Work to be completed:
Extract the lines that carry the string "joints" from the listing.
════
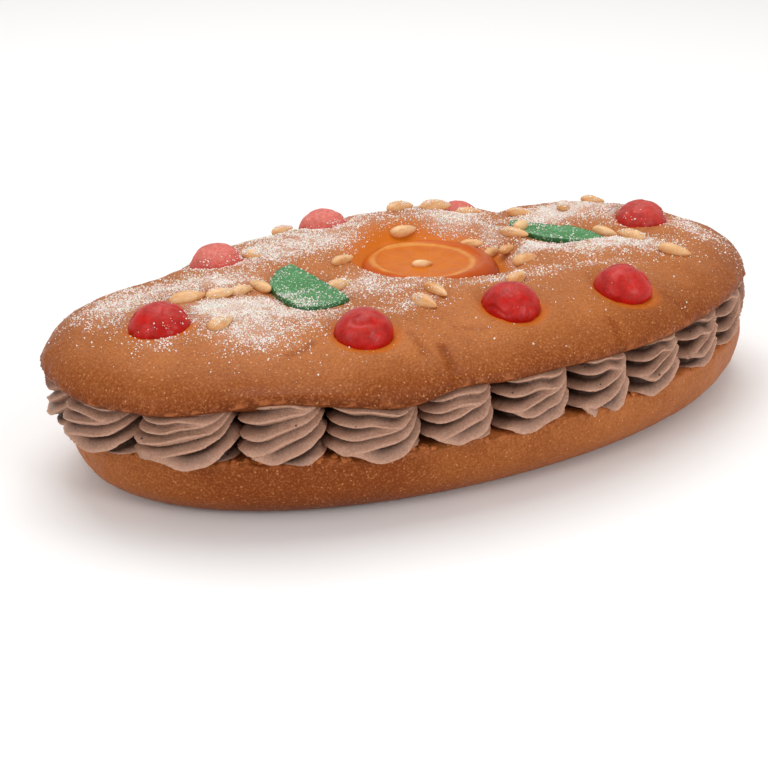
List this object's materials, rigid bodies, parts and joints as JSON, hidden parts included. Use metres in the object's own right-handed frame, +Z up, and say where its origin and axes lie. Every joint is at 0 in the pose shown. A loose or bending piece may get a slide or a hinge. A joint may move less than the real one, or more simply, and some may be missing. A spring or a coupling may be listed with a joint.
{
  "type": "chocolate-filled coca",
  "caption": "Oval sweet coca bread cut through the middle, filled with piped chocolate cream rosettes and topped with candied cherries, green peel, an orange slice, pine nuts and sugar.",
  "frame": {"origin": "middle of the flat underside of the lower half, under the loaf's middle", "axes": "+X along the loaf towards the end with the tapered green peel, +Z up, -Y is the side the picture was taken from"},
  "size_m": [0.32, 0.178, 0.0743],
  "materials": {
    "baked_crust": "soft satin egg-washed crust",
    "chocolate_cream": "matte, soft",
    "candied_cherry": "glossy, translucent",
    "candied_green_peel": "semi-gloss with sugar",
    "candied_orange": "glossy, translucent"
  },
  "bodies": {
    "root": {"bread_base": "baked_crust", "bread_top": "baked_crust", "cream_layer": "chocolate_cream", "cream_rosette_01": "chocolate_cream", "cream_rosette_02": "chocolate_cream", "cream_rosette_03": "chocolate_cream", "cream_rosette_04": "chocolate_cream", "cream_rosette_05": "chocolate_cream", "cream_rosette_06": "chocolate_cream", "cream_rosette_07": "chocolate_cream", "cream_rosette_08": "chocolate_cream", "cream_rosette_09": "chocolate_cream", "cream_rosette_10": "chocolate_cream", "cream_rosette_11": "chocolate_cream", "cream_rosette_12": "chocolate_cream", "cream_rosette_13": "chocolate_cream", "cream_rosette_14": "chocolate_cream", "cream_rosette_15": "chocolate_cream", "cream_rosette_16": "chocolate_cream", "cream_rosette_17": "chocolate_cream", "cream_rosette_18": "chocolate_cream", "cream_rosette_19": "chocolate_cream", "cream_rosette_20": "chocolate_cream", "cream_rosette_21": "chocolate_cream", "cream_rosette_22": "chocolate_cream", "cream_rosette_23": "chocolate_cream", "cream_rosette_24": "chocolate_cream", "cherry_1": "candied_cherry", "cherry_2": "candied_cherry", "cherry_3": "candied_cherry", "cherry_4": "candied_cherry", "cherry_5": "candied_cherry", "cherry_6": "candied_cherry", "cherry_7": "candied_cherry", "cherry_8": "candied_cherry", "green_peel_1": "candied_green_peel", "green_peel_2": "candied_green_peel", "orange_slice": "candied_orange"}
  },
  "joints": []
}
════
The response:
List this object's materials, rigid bodies, parts and joints as JSON, hidden parts included. Use metres in the object's own right-handed frame, +Z up, and say where its origin and axes lie. Every joint is at 0 in the pose shown. A loose or bending piece may get a slide or a hinge. A joint may move less than the real one, or more simply, and some may be missing. A spring or a coupling may be listed with a joint.
  "joints": []